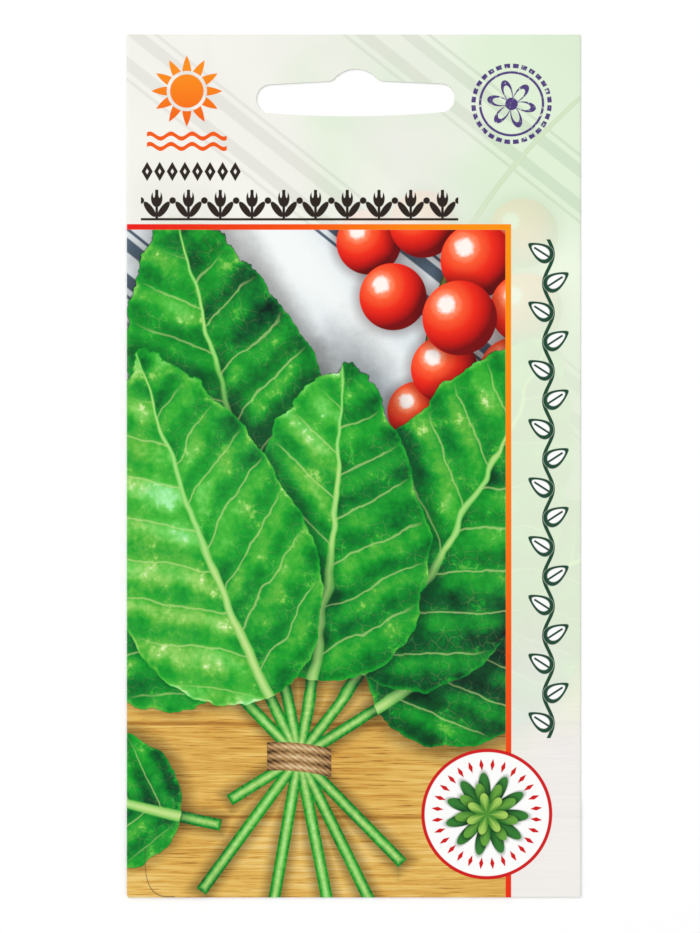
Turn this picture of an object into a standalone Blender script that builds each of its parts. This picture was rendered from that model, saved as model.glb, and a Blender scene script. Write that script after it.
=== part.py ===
"""Seed packet: one printed paper sheet folded into a flat envelope, with a punched header and loose seeds.

The packet lies on its back. +X is the packet's width, +Y runs up to the header, and +Z is the printed front.
The origin is the middle of the back, on the surface that the packet lies on. Units are metres.
"""

import math
import random

import bmesh
import bpy
from mathutils import Matrix

# Paper and the step from one layer of it to the next, glue line included
PAPER = 0.0002
LAYER_STEP = 0.0003

# Folded packet
PACKET_WIDTH = 0.0750
PACKET_HEIGHT = 0.1427
SIDE_LAP = 0.0120
BACK_EDGE_MARGIN = 0.0004
BOTTOM_FLAP = 0.0150
FLAP_TAPER = 0.0060
STEP_START = 0.0005
STEP_LENGTH = 0.0020
BEND_SEGMENTS = 4

# Hang slot: a bar with round ends, a bowed lower edge and a dome for the display hook
SLOT_MIDDLE_X = 0.0003
SLOT_MIDDLE_Y = 0.0608
SLOT_TURN = math.radians(0.3)
SLOT_HALF_LENGTH = 0.01645
SLOT_END_RADIUS = 0.0024
SLOT_TOP = 0.00287
SLOT_BOTTOM = 0.00296
DOME_RADIUS = 0.00478
DOME_TOP = 0.0049
DOME_FILLET = 0.0015
PUNCH_REACH = 0.0040
WELD = 1e-6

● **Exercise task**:
Give back the data above exactly as it appears.

● **Output of the task**:
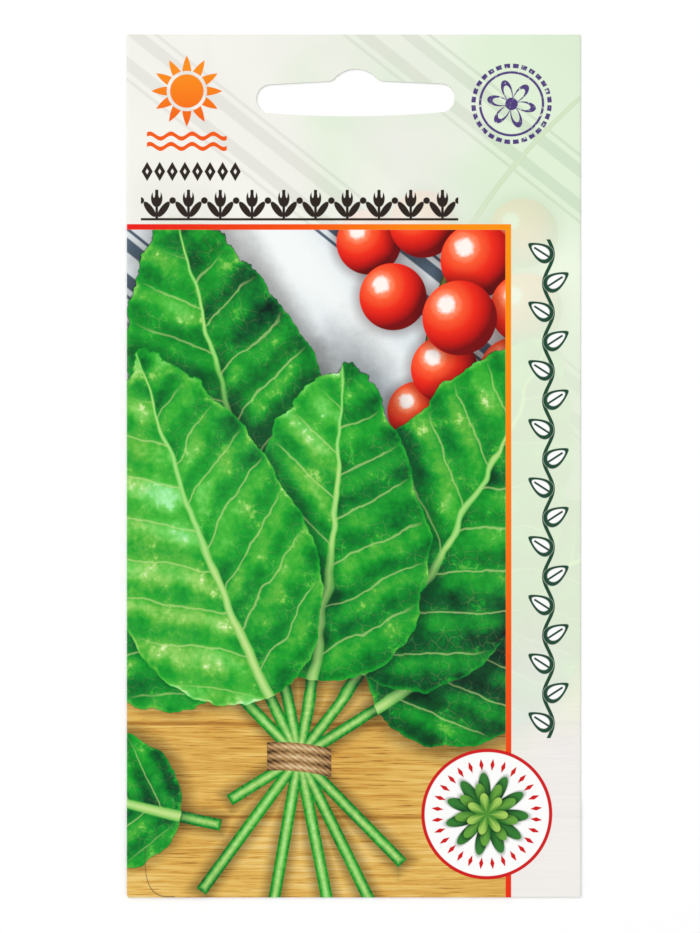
Turn this picture of an object into a standalone Blender script that builds each of its parts. This picture was rendered from that model, saved as model.glb, and a Blender scene script. Write that script after it.
=== part.py ===
"""Seed packet: one printed paper sheet folded into a flat envelope, with a punched header and loose seeds.

The packet lies on its back. +X is the packet's width, +Y runs up to the header, and +Z is the printed front.
The origin is the middle of the back, on the surface that the packet lies on. Units are metres.
"""

import math
import random

import bmesh
import bpy
from mathutils import Matrix

# Paper and the step from one layer of it to the next, glue line included
PAPER = 0.0002
LAYER_STEP = 0.0003

# Folded packet
PACKET_WIDTH = 0.0750
PACKET_HEIGHT = 0.1427
SIDE_LAP = 0.0120
BACK_EDGE_MARGIN = 0.0004
BOTTOM_FLAP = 0.0150
FLAP_TAPER = 0.0060
STEP_START = 0.0005
STEP_LENGTH = 0.0020
BEND_SEGMENTS = 4

# Hang slot: a bar with round ends, a bowed lower edge and a dome for the display hook
SLOT_MIDDLE_X = 0.0003
SLOT_MIDDLE_Y = 0.0608
SLOT_TURN = math.radians(0.3)
SLOT_HALF_LENGTH = 0.01645
SLOT_END_RADIUS = 0.0024
SLOT_TOP = 0.00287
SLOT_BOTTOM = 0.00296
DOME_RADIUS = 0.00478
DOME_TOP = 0.0049
DOME_FILLET = 0.0015
PUNCH_REACH = 0.0040
WELD = 1e-6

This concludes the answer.